Many jets have service contracts that are assigned to the new owner. Such transfer is not automatic and usually requires a formal assignment and a transfer fee. Follow up is essential with these providers to assure no lapse in service or benefits. This is especially true with engine maintenance programs, as a lapse in service could result in significant loss in the value of aircraft.
Aircraft that are used by companies for business must develop corporate policies for use of the aircraft, particularly non-business use. Improperly handling non-business use can result in significant tax consequences, including the disallowance of deductions. Again, an aviation CPA or legal professional is key to help you avoid the legal and tax pitfalls of aircraft acquisition and ownership.
Your pilots will be generally required by your insurance company to go to training at a professional pilot training facility with simulators. Costs for such training range from $4,000 per year for turboprops to over $35,000 per year for some of the larger jets. The initial training costs more than the annual recurrent training. Some training can be done in your own aircraft. There are disadvantages and advantages to both methods. Some schools book up early and this requires advance planning.
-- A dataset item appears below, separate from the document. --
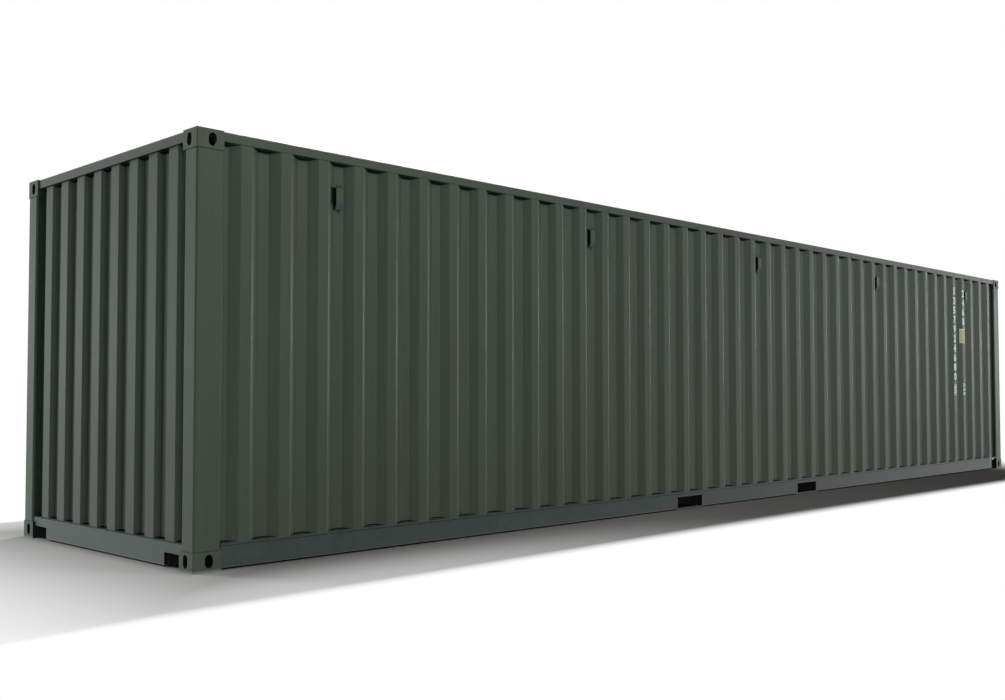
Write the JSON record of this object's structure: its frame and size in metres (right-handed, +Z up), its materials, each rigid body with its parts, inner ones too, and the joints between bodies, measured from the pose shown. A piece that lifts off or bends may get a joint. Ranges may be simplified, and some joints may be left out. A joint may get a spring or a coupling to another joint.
{
  "type": "shipping container",
  "caption": "Long closed steel freight container with corrugated walls, cast corner fittings, fork pockets, small side vents and two hinged end doors with locking bars.",
  "frame": {"origin": "centre of the bounding box, on the ground under the bottom corner fittings", "axes": "+X along the length towards the doors, +Y across towards the right side as seen by someone who faces the doors, +Z up"},
  "size_m": [12.192, 2.438, 2.591],
  "materials": {
    "paint": "satin",
    "castings": "satin",
    "underframe": "matte",
    "door_gear": "matte",
    "plywood": "matte",
    "rubber": "matte"
  },
  "bodies": {
    "root": {"bar_guides": "door_gear", "bottom_rail_left": "paint", "bottom_rail_right": "paint", "cam_keepers": "door_gear", "cross_members": "underframe", "door_frame_left": "paint", "door_frame_right": "paint", "door_gasket_left": "rubber", "door_gasket_right": "rubber", "door_handles": "door_gear", "door_panel_left": "paint", "door_panel_right": "paint", "fitting_front_left_bottom": "castings", "fitting_front_left_top": "castings", "fitting_front_right_bottom": "castings", "fitting_front_right_top": "castings", "fitting_rear_left_bottom": "castings", "fitting_rear_left_top": "castings", "fitting_rear_right_bottom": "castings", "fitting_rear_right_top": "castings", "floor_boards": "plywood", "fork_tunnels": "underframe", "front_header": "paint", "front_post_left": "paint", "front_post_right": "paint", "front_sill": "paint", "front_wall": "paint", "handle_catches": "door_gear", "hinge_blades": "paint", "hinge_lugs": "paint", "hinge_pins": "door_gear", "locking_bars": "door_gear", "pocket_straps": "underframe", "rear_header": "paint", "rear_post_left": "paint", "rear_post_right": "paint", "rear_sill": "paint", "roof_corner_plates": "paint", "roof_sheet": "paint", "side_wall_left": "paint", "side_wall_right": "paint", "top_rail_left": "paint", "top_rail_right": "paint", "vents_left": "paint", "vents_right": "paint"}
  },
  "joints": []
}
Lastly, many owners will make a decision for tax or other reasons to place their aircraft with a management company that will charter their airplane for an hourly lease rate. This is commonly referred to as charter or Part 135 operations. There are pros and cons to doing this. Generally, you will be able to generate income that can defer operating costs, but at the same time your valuable asset will diminish in value because of the increased use. Careful study should be made of the costs of Part 135 operations and the management company.
Select the right airplane and utilize experienced professionals and you will enjoy years of aircraft ownership. We have only touched on the highlights of the aircraft purchase process. The involvement of professionals dedicated to aircraft transactions will provide you the assistance to make this process go smoothly and efficiently, with the best result possible.